# TASK BRIEF:
Pick out each line containing the string "origin" and copy it.

# GIVEN INFORMATION:
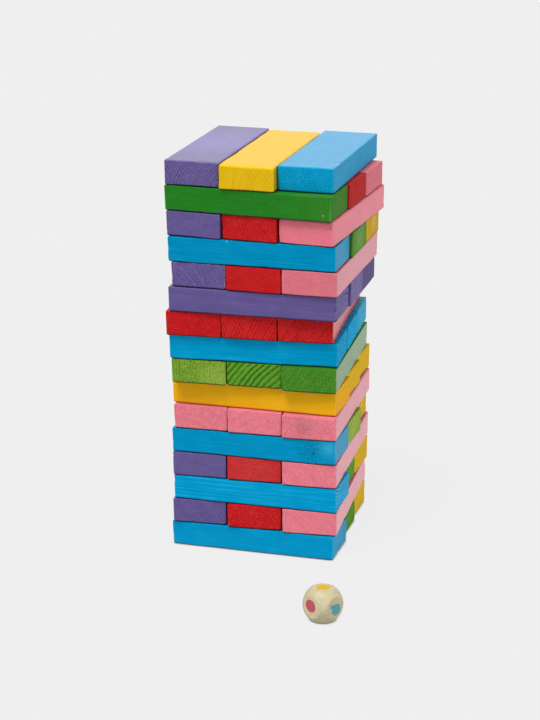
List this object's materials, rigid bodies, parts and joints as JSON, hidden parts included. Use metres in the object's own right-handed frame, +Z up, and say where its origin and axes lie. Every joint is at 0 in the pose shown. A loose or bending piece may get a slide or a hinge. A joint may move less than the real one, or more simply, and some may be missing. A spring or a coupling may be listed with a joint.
{
  "type": "block stacking tower game",
  "caption": "Tower of painted wooden blocks in crossed layers, with a colour die: blocks are pushed out and put back on top.",
  "frame": {"origin": "middle of the underside of the bottom layer, on the table, under the middle block", "axes": "+Z up the tower; +X to the right, along the bottom layer's blocks; -Y to the front, where the die lies"},
  "size_m": [0.101, 0.1457, 0.1787],
  "materials": {
    "purple_paint": "thin satin purple wood stain, the grain showing through",
    "yellow_paint": "thin satin yellow paint, the softest and smoothest of the set",
    "blue_paint": "thin satin blue paint over fine grain",
    "green_paint": "thin satin green paint over fine grain",
    "light_green_paint": "thin satin yellow-green paint over coarse grain",
    "dark_green_paint": "thin satin dark green paint over coarse grain",
    "red_paint": "thin satin red paint over fine grain",
    "pink_paint": "thin satin pink paint over fine grain",
    "bare_wood": "bare pale wood with round painted colour spots"
  },
  "bodies": {
    "block_01_front": {"block_01_front": "blue_paint"},
    "block_01_middle": {"block_01_middle": "green_paint"},
    "block_01_back": {"block_01_back": "yellow_paint"},
    "block_02_left": {"block_02_left": "purple_paint"},
    "block_02_middle": {"block_02_middle": "red_paint"},
    "block_02_right": {"block_02_right": "pink_paint"},
    "block_03_front": {"block_03_front": "blue_paint"},
    "block_03_middle": {"block_03_middle": "green_paint"},
    "block_03_back": {"block_03_back": "yellow_paint"},
    "block_04_left": {"block_04_left": "purple_paint"},
    "block_04_middle": {"block_04_middle": "red_paint"},
    "block_04_right": {"block_04_right": "pink_paint"},
    "block_05_front": {"block_05_front": "blue_paint"},
    "block_05_middle": {"block_05_middle": "green_paint"},
    "block_05_back": {"block_05_back": "yellow_paint"},
    "block_06_left": {"block_06_left": "pink_paint"},
    "block_06_middle": {"block_06_middle": "pink_paint"},
    "block_06_right": {"block_06_right": "pink_paint"},
    "block_07_front": {"block_07_front": "yellow_paint"},
    "block_07_middle": {"block_07_middle": "yellow_paint"},
    "block_07_back": {"block_07_back": "yellow_paint"},
    "block_08_left": {"block_08_left": "light_green_paint"},
    "block_08_middle": {"block_08_middle": "green_paint"},
    "block_08_right": {"block_08_right": "dark_green_paint"},
    "block_09_front": {"block_09_front": "blue_paint"},
    "block_09_middle": {"block_09_middle": "blue_paint"},
    "block_09_back": {"block_09_back": "blue_paint"},
    "block_10_left": {"block_10_left": "red_paint"},
    "block_10_middle": {"block_10_middle": "red_paint"},
    "block_10_right": {"block_10_right": "red_paint"},
    "block_11_front": {"block_11_front": "purple_paint"},
    "block_11_middle": {"block_11_middle": "purple_paint"},
    "block_11_back": {"block_11_back": "purple_paint"},
    "block_12_left": {"block_12_left": "purple_paint"},
    "block_12_middle": {"block_12_middle": "red_paint"},
    "block_12_right": {"block_12_right": "pink_paint"},
    "block_13_front": {"block_13_front": "blue_paint"},
    "block_13_middle": {"block_13_middle": "green_paint"},
    "block_13_back": {"block_13_back": "yellow_paint"},
    "block_14_left": {"block_14_left": "purple_paint"},
    "block_14_middle": {"block_14_middle": "red_paint"},
    "block_14_right": {"block_14_right": "pink_paint"},
    "block_15_front": {"block_15_front": "green_paint"},
    "block_15_middle": {"block_15_middle": "red_paint"},
    "block_15_back": {"block_15_back": "pink_paint"},
    "block_16_left": {"block_16_left": "purple_paint"},
    "block_16_middle": {"block_16_middle": "yellow_paint"},
    "block_16_right": {"block_16_right": "blue_paint"},
    "die": {"die": "bare_wood"}
  },
  "joints": [
    {"name": "slide_01_front", "type": "slide", "parent": "block_01_middle", "child": "block_01_front", "axis": [1, 0, 0], "range_m": [-0.08, 0.08]},
    {"name": "slide_01_back", "type": "slide", "parent": "block_01_middle", "child": "block_01_back", "axis": [1, 0, 0], "range_m": [-0.08, 0.08]},
    {"name": "slide_02_left", "type": "slide", "parent": "block_01_middle", "child": "block_02_left", "axis": [-0.0715, 0.9974, 0], "range_m": [-0.08, 0.08]},
    {"name": "slide_02_middle", "type": "slide", "parent": "block_01_middle", "child": "block_02_middle", "axis": [-0.0715, 0.9974, 0], "range_m": [-0.08, 0.08]},
    {"name": "slide_02_right", "type": "slide", "parent": "block_01_middle", "child": "block_02_right", "axis": [-0.0715, 0.9974, 0], "range_m": [-0.045, 0.08]},
    {"name": "slide_03_front", "type": "slide", "parent": "block_01_middle", "child": "block_03_front", "axis": [1, 0.0087, 0], "range_m": [-0.08, 0.08]},
    {"name": "slide_03_middle", "type": "slide", "parent": "block_01_middle", "child": "block_03_middle", "axis": [1, 0.0087, 0], "range_m": [-0.08, 0.08]},
    {"name": "slide_03_back", "type": "slide", "parent": "block_01_middle", "child": "block_03_back", "axis": [1, 0.0087, 0], "range_m": [-0.08, 0.08]},
    {"name": "slide_04_left", "type": "slide", "parent": "block_01_middle", "child": "block_04_left", "axis": [-0.0541, 0.9985, 0], "range_m": [-0.08, 0.08]},
    {"name": "slide_04_middle", "type": "slide", "parent": "block_01_middle", "child": "block_04_middle", "axis": [-0.0541, 0.9985, 0], "range_m": [-0.08, 0.08]},
    {"name": "slide_04_right", "type": "slide", "parent": "block_01_middle", "child": "block_04_right", "axis": [-0.0541, 0.9985, 0], "range_m": [-0.08, 0.08]},
    {"name": "slide_05_front", "type": "slide", "parent": "block_01_middle", "child": "block_05_front", "axis": [1, 0.0052, 0], "range_m": [-0.08, 0.08]},
    {"name": "slide_05_middle", "type": "slide", "parent": "block_01_middle", "child": "block_05_middle", "axis": [1, 0.0052, 0], "range_m": [-0.08, 0.08]},
    {"name": "slide_05_back", "type": "slide", "parent": "block_01_middle", "child": "block_05_back", "axis": [1, 0.0052, 0], "range_m": [-0.08, 0.08]},
    {"name": "slide_06_left", "type": "slide", "parent": "block_01_middle", "child": "block_06_left", "axis": [-0.0436, 0.999, 0], "range_m": [-0.08, 0.08]},
    {"name": "slide_06_middle", "type": "slide", "parent": "block_01_middle", "child": "block_06_middle", "axis": [-0.0436, 0.999, 0], "range_m": [-0.08, 0.08]},
    {"name": "slide_06_right", "type": "slide", "parent": "block_01_middle", "child": "block_06_right", "axis": [-0.0436, 0.999, 0], "range_m": [-0.08, 0.08]},
    {"name": "slide_07_front", "type": "slide", "parent": "block_01_middle", "child": "block_07_front", "axis": [1, -0.0035, 0], "range_m": [-0.08, 0.08]},
    {"name": "slide_07_middle", "type": "slide", "parent": "block_01_middle", "child": "block_07_middle", "axis": [1, -0.0035, 0], "range_m": [-0.08, 0.08]},
    {"name": "slide_07_back", "type": "slide", "parent": "block_01_middle", "child": "block_07_back", "axis": [1, -0.0035, 0], "range_m": [-0.08, 0.08]},
    {"name": "slide_08_left", "type": "slide", "parent": "block_01_middle", "child": "block_08_left", "axis": [-0.0628, 0.998, 0], "range_m": [-0.08, 0.08]},
    {"name": "slide_08_middle", "type": "slide", "parent": "block_01_middle", "child": "block_08_middle", "axis": [-0.0628, 0.998, 0], "range_m": [-0.08, 0.08]},
    {"name": "slide_08_right", "type": "slide", "parent": "block_01_middle", "child": "block_08_right", "axis": [-0.0628, 0.998, 0], "range_m": [-0.08, 0.08]},
    {"name": "slide_09_front", "type": "slide", "parent": "block_01_middle", "child": "block_09_front", "axis": [0.9966, 0.0819, 0], "range_m": [-0.08, 0.08]},
    {"name": "slide_09_middle", "type": "slide", "parent": "block_01_middle", "child": "block_09_middle", "axis": [0.9966, 0.0819, 0], "range_m": [-0.08, 0.08]},
    {"name": "slide_09_back", "type": "slide", "parent": "block_01_middle", "child": "block_09_back", "axis": [0.9966, 0.0819, 0], "range_m": [-0.08, 0.08]},
    {"name": "slide_10_left", "type": "slide", "parent": "block_01_middle", "child": "block_10_left", "axis": [-0.0872, 0.9962, 0], "range_m": [-0.08, 0.08]},
    {"name": "slide_10_middle", "type": "slide", "parent": "block_01_middle", "child": "block_10_middle", "axis": [-0.0872, 0.9962, 0], "range_m": [-0.08, 0.08]},
    {"name": "slide_10_right", "type": "slide", "parent": "block_01_middle", "child": "block_10_right", "axis": [-0.0872, 0.9962, 0], "range_m": [-0.08, 0.08]},
    {"name": "slide_11_front", "type": "slide", "parent": "block_01_middle", "child": "block_11_front", "axis": [0.9995, 0.0314, 0], "range_m": [-0.08, 0.08]},
    {"name": "slide_11_middle", "type": "slide", "parent": "block_01_middle", "child": "block_11_middle", "axis": [0.9995, 0.0314, 0], "range_m": [-0.08, 0.08]},
    {"name": "slide_11_back", "type": "slide", "parent": "block_01_middle", "child": "block_11_back", "axis": [0.9995, 0.0314, 0], "range_m": [-0.08, 0.08]},
    {"name": "slide_12_left", "type": "slide", "parent": "block_01_middle", "child": "block_12_left", "axis": [-0.007, 1, 0], "range_m": [-0.08, 0.08]},
    {"name": "slide_12_middle", "type": "slide", "parent": "block_01_middle", "child": "block_12_middle", "axis": [-0.007, 1, 0], "range_m": [-0.08, 0.08]},
    {"name": "slide_12_right", "type": "slide", "parent": "block_01_middle", "child": "block_12_right", "axis": [-0.007, 1, 0], "range_m": [-0.08, 0.08]},
    {"name": "slide_13_front", "type": "slide", "parent": "block_01_middle", "child": "block_13_front", "axis": [1, 0.0052, 0], "range_m": [-0.08, 0.08]},
    {"name": "slide_13_middle", "type": "slide", "parent": "block_01_middle", "child": "block_13_middle", "axis": [1, 0.0052, 0], "range_m": [-0.08, 0.08]},
    {"name": "slide_13_back", "type": "slide", "parent": "block_01_middle", "child": "block_13_back", "axis": [1, 0.0052, 0], "range_m": [-0.08, 0.08]},
    {"name": "slide_14_left", "type": "slide", "parent": "block_01_middle", "child": "block_14_left", "axis": [0.0558, 0.9984, 0], "range_m": [-0.08, 0.08]},
    {"name": "slide_14_middle", "type": "slide", "parent": "block_01_middle", "child": "block_14_middle", "axis": [0.0558, 0.9984, 0], "range_m": [-0.08, 0.08]},
    {"name": "slide_14_right", "type": "slide", "parent": "block_01_middle", "child": "block_14_right", "axis": [0.0558, 0.9984, 0], "range_m": [-0.08, 0.08]},
    {"name": "slide_15_front", "type": "slide", "parent": "block_01_middle", "child": "block_15_front", "axis": [0.9989, -0.0471, 0], "range_m": [-0.08, 0.08]},
    {"name": "slide_15_middle", "type": "slide", "parent": "block_01_middle", "child": "block_15_middle", "axis": [0.9989, -0.0471, 0], "range_m": [-0.08, 0.08]},
    {"name": "slide_15_back", "type": "slide", "parent": "block_01_middle", "child": "block_15_back", "axis": [0.9989, -0.0471, 0], "range_m": [-0.08, 0.08]},
    {"name": "lift_16_left", "type": "slide", "parent": "block_01_middle", "child": "block_16_left", "axis": [0, 0, 1], "range_m": [0, 0.06]},
    {"name": "lift_16_middle", "type": "slide", "parent": "block_01_middle", "child": "block_16_middle", "axis": [0, 0, 1], "range_m": [0, 0.06]},
    {"name": "lift_16_right", "type": "slide", "parent": "block_01_middle", "child": "block_16_right", "axis": [0, 0, 1], "range_m": [0, 0.06]},
    {"name": "lift_die", "type": "slide", "parent": "block_01_middle", "child": "die", "axis": [0, 0, 1], "range_m": [0, 0.06]}
  ]
}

# RESULT OF THE EXERCISE:
List this object's materials, rigid bodies, parts and joints as JSON, hidden parts included. Use metres in the object's own right-handed frame, +Z up, and say where its origin and axes lie. Every joint is at 0 in the pose shown. A loose or bending piece may get a slide or a hinge. A joint may move less than the real one, or more simply, and some may be missing. A spring or a coupling may be listed with a joint.
  "frame": {"origin": "middle of the underside of the bottom layer, on the table, under the middle block", "axes": "+Z up the tower; +X to the right, along the bottom layer's blocks; -Y to the front, where the die lies"},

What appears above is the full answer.